_What you will do_
Filter this data down to the lines that hold "attach", and copy them.
--- Start Data block ---
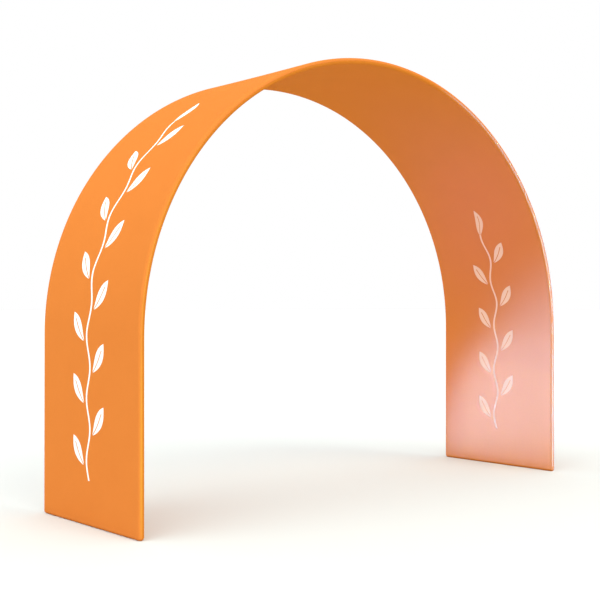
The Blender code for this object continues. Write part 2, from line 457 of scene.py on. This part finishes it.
def clothPanel(name, node, face, surface):  # face is 1 for the outside of the band, -1 for its inside
    rows, columns = archRows(), archColumns()
    work = bmesh.new()
    grid = []
    for centre, out, along, turnFoot, footStrip in rows:
        outward = out * face
        line = []
        for place, across, turnAcross, edgeStrip in columns:
            sideways = Vector((0, math.copysign(1, place), 0))
            away = turnDirection(outward, sideways, turnAcross, turnFoot)
            point = centre + outward * arch["strip"] + Vector((0, place, 0)) + away * arch["bend"]
            if footStrip or edgeStrip:
                point -= outward * (arch["strip"] - arch["gap"] / 2)
            if not (turnFoot or turnAcross):
                point -= out * clothDraw(face, across, along)
            if point.z < cloth["pressed"]:
                point.z = 0
            line.append(work.verts.new(point))
        grid.append(line)
    uvs = work.loops.layers.uv.new("clothPlace")
    for near, far, rowNear, rowFar in zip(grid, grid[1:], rows, rows[1:]):
        for at in range(len(columns) - 1):
            corners = (near[at], near[at + 1], far[at + 1], far[at])
            places = (
                (columns[at][1], rowNear[2]), (columns[at + 1][1], rowNear[2]),
                (columns[at + 1][1], rowFar[2]), (columns[at][1], rowFar[2]),
            )
            if face > 0:
                corners, places = corners[::-1], places[::-1]
            patch = work.faces.new(corners)
            patch.smooth = True
            for loop, spot in zip(patch.loops, places):
                loop[uvs].uv = spot
    # the strips meet in a point at each corner of the seam
    bmesh.ops.remove_doubles(work, verts=work.verts, dist=cloth["weld"])
    work.normal_update()
    mesh = bpy.data.meshes.new(name)
    work.to_mesh(mesh)
    work.free()
    mesh.materials.append(surface)
    panel = bpy.data.objects.new(name, mesh)
    bpy.context.scene.collection.objects.link(panel)
    shell = panel.modifiers.new("thickness", "SOLIDIFY")
    shell.thickness = cloth["thickness"]
    shell.offset = -1
    shell.use_even_offset = True
    shell.use_quality_normals = True
    rims = panel.modifiers.new("rims", "BEVEL")
    rims.width = cloth["rimRound"]
    rims.segments = cloth["rimSegments"]
    rims.limit_method = "ANGLE"
    rims.angle_limit = math.radians(cloth["rimAngle"])
    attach(panel, "root")
    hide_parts(node)
    return panel


outside = clothPanel("cloth_outside_panel", "outer_panel", 1, clothOutside)
inside = clothPanel("cloth_inside_panel", "inner_panel", -1, clothInside)
print("cloth panels made")


# The seam's stitches: a ladder of thread across the gap, as an overlock shows where it is stretched.
stitch = {
    "pitch": 0.0040,
    "reach": 0.0011,  # each way from the middle of the seam
    "shoulder": 0.5,  # where the thread bends down, as a share of that
    "slant": 0.0006,  # how far an end is shifted along the seam
    "radius": 0.00022,
    "proud": 0.00010,  # middle of the thread above the cloth
    "sunk": 0.00040,  # its ends below it
    "footSlope": -0.9,  # where the cloth's normal points down more than this, it is under a foot
    "sides": 5,
}


def seamRun():  # (point, the cloth's normal, the way across the seam), once round the sleeve
    flat, low, steps = arch["halfDepth"] - arch["bend"], arch["bend"], arch["bendSteps"]
    edge = [(Vector((-arch["halfSpan"], 0, low)), Vector((-1, 0, 0)))]
    edge += [(centre, outward) for centre, outward, along in crownStations]
    edge.append((Vector((arch["halfSpan"], 0, low)), Vector((1, 0, 0))))
    run = []
    for sideways, rows in ((Vector((0, -1, 0)), edge), (Vector((0, 1, 0)), edge[::-1])):
        run += [(centre + sideways * arch["halfDepth"], sideways, outward) for centre, outward in rows]
        foot, outward = rows[-1]
        for step in range(1, 2 * steps + 2):  # down one corner, along under the foot, up the next
            near = step <= steps
            corner = sideways if near else -sideways
            swing = (step if near else 2 * steps + 1 - step) / steps * math.pi / 2
            away = corner * math.cos(swing) - Vector((0, 0, 1)) * math.sin(swing)
            run.append((foot + corner * flat + away * low, away, outward))
    return run + run[:1]


def seamStitches(name, surface):
    run = seamRun()
    lengths = runLengths([point for point, normal, across in run])
    count = round(lengths[-1] / stitch["pitch"])
    reach, shoulder, sides = stitch["reach"], stitch["shoulder"], stitch["sides"]
    points, faces, places = [], [], []
    at = 0
    for number in range(count):
        wanted = lengths[-1] * (number + 0.5) / count
        while lengths[at + 1] < wanted:
            at += 1
        part = (wanted - lengths[at]) / (lengths[at + 1] - lengths[at])
        middle, normal, across = [near.lerp(far, part) for near, far in zip(run[at], run[at + 1])]
        normal, across = normal.normalized(), across.normalized()
        along = normal.cross(across)
        underFoot = normal.z <= stitch["footSlope"]
        proud = -stitch["radius"] if underFoot else stitch["proud"]  # under a foot it lies in the gap
        steep = math.atan2(stitch["sunk"] + proud, reach * (1 - shoulder))
        bends = (  # (place across, height, lean) of each ring of the thread
            (-1.0, -stitch["sunk"], steep),
            (-shoulder, proud, steep / 2),
            (shoulder, proud, -steep / 2),
            (1.0, -stitch["sunk"], -steep),
        )
        first = len(points)
        for share, height, lean in bends:
            centre = middle + across * share * reach + normal * height + along * share * stitch["slant"]
            upward = normal * math.cos(lean) - across * math.sin(lean)
            for side in range(sides):
                turn = 2 * math.pi * side / sides
                spoke = upward * math.cos(turn) + along * math.sin(turn)
                points.append(centre + spoke * stitch["radius"])
        for ring in range(len(bends) - 1):
            low, high = first + ring * sides, first + (ring + 1) * sides
            there, further = reach * (bends[ring][0] + 1), reach * (bends[ring + 1][0] + 1)
            for side in range(sides):
                after = (side + 1) % sides
                faces.append((low + side, low + after, high + after, high + side))
                left, right = side / sides, (side + 1) / sides
                places += [left, there, right, there, right, further, left, further]
        last = first + (len(bends) - 1) * sides
        faces.append(tuple(range(first + sides - 1, first - 1, -1)))
        faces.append(tuple(range(last, last + sides)))
        places += [0.0, 0.0] * (2 * sides)
    mesh = bpy.data.meshes.new(name)
    mesh.from_pydata(points, [], faces)
    mesh.uv_layers.new(name="threadPlace").data.foreach_set("uv", places)
    mesh.polygons.foreach_set("use_smooth", [True] * len(faces))
    mesh.materials.append(surface)
    stitches = bpy.data.objects.new(name, mesh)
    bpy.context.scene.collection.objects.link(stitches)
    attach(stitches, "root")
    return stitches


stitches = seamStitches("seam_stitches", sewingThread())
print("seam sewn,", len(stitches.data.polygons), "faces")


# The floor, the soft studio light and the gloss lamps.
studio = {
    "floor": "#D8D8D8",
    "floorSize": 400.0,
    "floorRoughness": 0.9,
    "worldStrength": 1.0,
    "sunPlace": (0, 0, 5),  # a sun lights alike from anywhere
    "suns": {
        # from high on the left, so wide that its shadows are soft
        "key": {"from": (-0.60, -0.12, 0.79), "watts": 1.3, "angle": 60.0, "colour": (0.84, 1.0, 0.96)},
        # from in front, along the faces, so that mostly the rounded edges and the floor catch it
        "front": {"from": (0.0, -0.70, 0.71), "watts": 1.3, "angle": 40.0, "colour": (0.95, 1.0, 0.85)},
    },
    "glows": {
        # low inside the arch, turned to its right leg: it shows only as satin gloss
        "leg": {"place": (0.90, -0.35, 0.0), "aim": (1.84, -0.69, 0.0), "wide": 2.15, "high": 2.10,
                "spread": 100.0, "watts": 900, "colour": (0.22, 0.56, 1.0)},
        # low behind the arch, turned up to its right haunch: a weak violet gloss there
        "haunch": {"place": (0.62, 0.75, 0.45), "aim": (1.32, -0.30, 1.60), "wide": 1.60, "high": 1.40,
                   "spread": 120.0, "watts": 92, "colour": (0.60, 0.25, 0.90)},
        # thin lines in front of the legs' front edges, in line with them, so that the faces don't see them
        "rightLine": {"place": (1.553, -0.75, 0.30), "aim": (1.553, -0.45, 0.30), "wide": 0.03, "high": 1.30,
                      "spread": 90.0, "watts": 125, "colour": (0.12, 0.62, 1.0)},
        # and one further out, for the outer half of the right one
        "rightOuterLine": {"place": (1.903, -0.65, 0.30), "aim": (1.553, -0.45, 0.30),
                           "wide": 0.03, "high": 1.30, "spread": 24.0, "watts": 5,
                           "colour": (0.12, 0.62, 1.0)},
        "leftLine": {"place": (-1.553, -0.75, 0.30), "aim": (-1.553, -0.45, 0.30), "wide": 0.03, "high": 1.30,
                     "spread": 90.0, "watts": 24, "colour": (0.40, 1.0, 0.0)},
    },
    # the lines go on as short lamps in front of the crown, each along the edge there,
    # from start to end of its half turn, and so far ahead of the edge and out from it
    "crownLines": {
        "right": {"start": 0.64, "end": 1.0, "lamps": 6, "ahead": 0.30, "out": 0.0,
                  "spread": 90.0, "watts": 25, "colour": (0.12, 0.62, 1.0)},
        "rightOuter": {"start": 0.70, "end": 1.0, "lamps": 5, "ahead": 0.20, "out": 0.35,
                       "spread": 24.0, "watts": 1.5, "colour": (0.12, 0.62, 1.0)},
        "left": {"start": 0.0, "end": 0.24, "lamps": 4, "ahead": 0.30, "out": 0.0,
                 "spread": 90.0, "watts": 3, "colour": (0.40, 1.0, 0.0)},
    },
    "crownLineWidth": 0.03,
}

floorMaterial, floorTree, floorShader = newMaterial("matt white studio floor")
feed(floorTree, floorShader, {
    "Base Color": linear(studio["floor"]), "Roughness": studio["floorRoughness"], "Specular IOR Level": 0.0,
})
bpy.ops.object.select_all(action="DESELECT")
bpy.ops.mesh.primitive_plane_add(size=studio["floorSize"])
floor = bpy.context.object
floor.name = "floor"
floor.data.materials.append(floorMaterial)

world = bpy.data.worlds.new("white studio")
world.use_nodes = True
world.node_tree.nodes["Background"].inputs["Color"].default_value = (1, 1, 1, 1)
world.node_tree.nodes["Background"].inputs["Strength"].default_value = studio["worldStrength"]
bpy.context.scene.world = world


def hangLight(name, kind, place, towards, glossOnly, settings):  # settings are the lamp's own
    lamp = bpy.data.lights.new(name, kind)
    for key, value in settings.items():
        setattr(lamp, key, value)
    holder = bpy.data.objects.new(name, lamp)
    holder.location = place
    holder.rotation_euler = (-Vector(towards)).to_track_quat("Z", "Y").to_euler()
    holder.visible_camera = not glossOnly
    holder.visible_diffuse = not glossOnly
    bpy.context.scene.collection.objects.link(holder)
    return holder


for name, lit in studio["suns"].items():
    hangLight(name, "SUN", studio["sunPlace"], -Vector(lit["from"]), False, {
        "energy": lit["watts"], "angle": math.radians(lit["angle"]), "color": lit["colour"],
    })
for name, lit in studio["glows"].items():
    hangLight(name, "AREA", lit["place"], Vector(lit["aim"]) - Vector(lit["place"]), True, {
        "shape": "ELLIPSE", "size": lit["wide"], "size_y": lit["high"],
        "spread": math.radians(lit["spread"]), "energy": lit["watts"], "color": lit["colour"],
    })
ahead = Vector((0, -1, 0))
for name, line in studio["crownLines"].items():
    reach = (line["end"] - line["start"]) / line["lamps"]
    for number in range(line["lamps"]):
        centre, outward = crownPoint(math.pi * (line["start"] + reach * (number + 0.5)))
        back = ahead * line["ahead"] + outward * line["out"]
        away, along = back.normalized(), ahead.cross(outward)
        place = centre + ahead * arch["halfDepth"] + back
        glow = hangLight(name + "CrownLine", "AREA", place, -away, True, {
            "shape": "RECTANGLE", "size": studio["crownLineWidth"], "size_y": crownLength * reach,
            "spread": math.radians(line["spread"]), "energy": line["watts"], "color": line["colour"],
        })
        glow.rotation_euler = Matrix((along.cross(away), along, away)).transposed().to_euler()
print("floor and light set")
--- End Data block ---
_Solution for this exercise_
    attach(panel, "root")
    attach(stitches, "root")